Agility Robotics' Success Would Indicate Humanoid AMR Maturity, but Are They Worth the Investment? |
RECOMMENDATIONS |
Agility Robotics’ partnership with Amazon will be the first true test of the commercial viability of the humanoid form factor in its current state of development. Success will signal to the market that the technology is mature enough for wide-scale enterprise adoption but, even if the gambit fails, this type of AMR will continue to draw much attention and further progress is inevitable. Practically, the opportunity cost of investment must be weighed. Replacing low-paid manual workers with an expensive AMR—a previous model of Digit was priced around the US$250,000 mark—may not immediately produce the vast Return on Investment (ROI) that proponents envision. Agility Robotics’ Digit, in its current form, is only capable of performing the most rudimentary of tasks at a slow pace.
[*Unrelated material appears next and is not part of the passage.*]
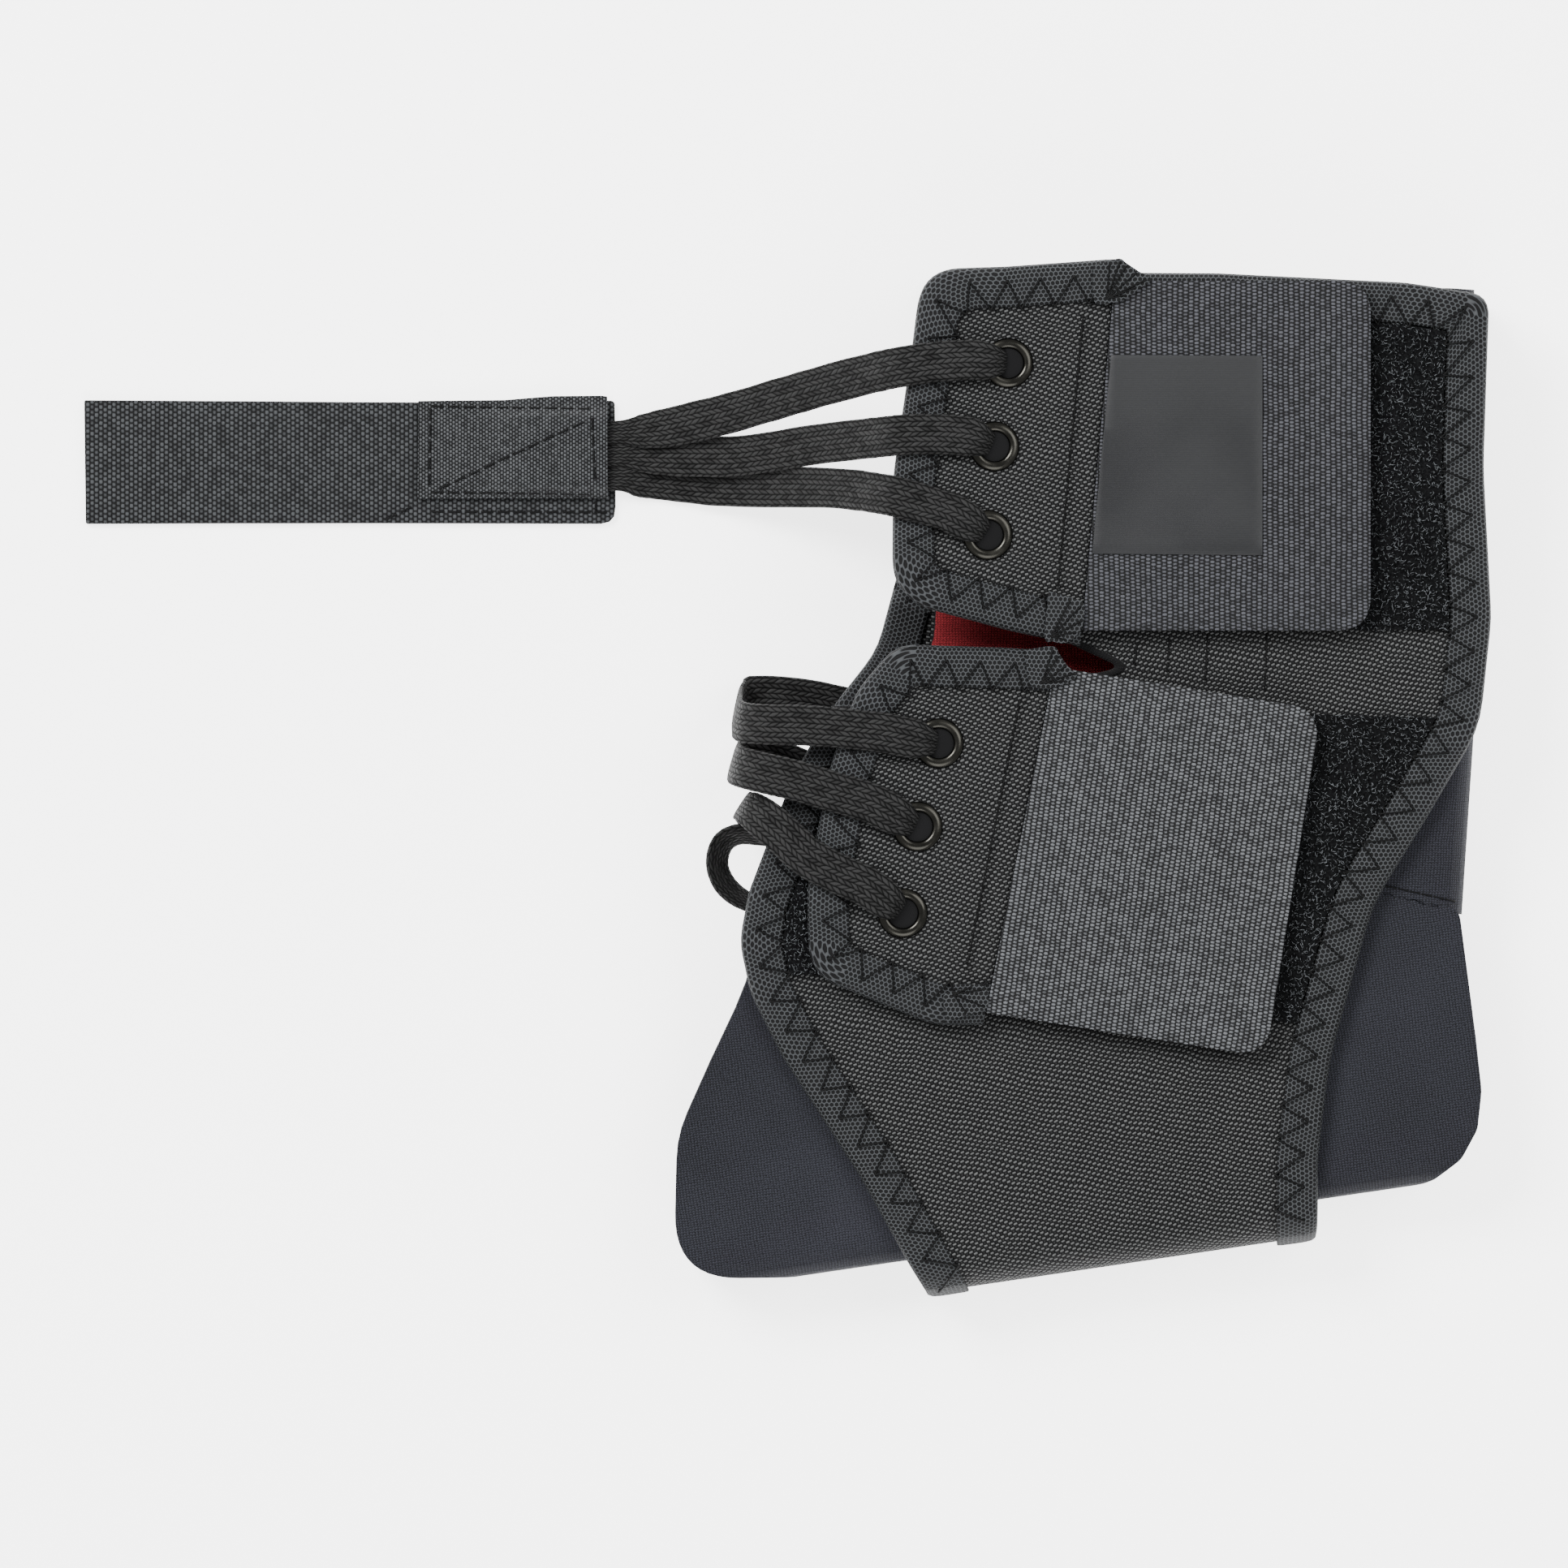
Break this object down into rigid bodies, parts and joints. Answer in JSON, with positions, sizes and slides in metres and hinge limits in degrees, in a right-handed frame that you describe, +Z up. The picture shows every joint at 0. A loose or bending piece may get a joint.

Would it be cost effective to replace eight manual workers with one AMR? Reduced downtime and 24-hour operation work in the technology’s favor. The promise of the technology also bodes well for Robots-as-a-Service (RaaS) business models that are regularly hampered by the complexity of integrating robotics solutions into existing value chains. Stakeholders would do well to closely watch the development of humanoid robotics, which has the potential to become a booming sector. Amazon may be about to fire the starting gun.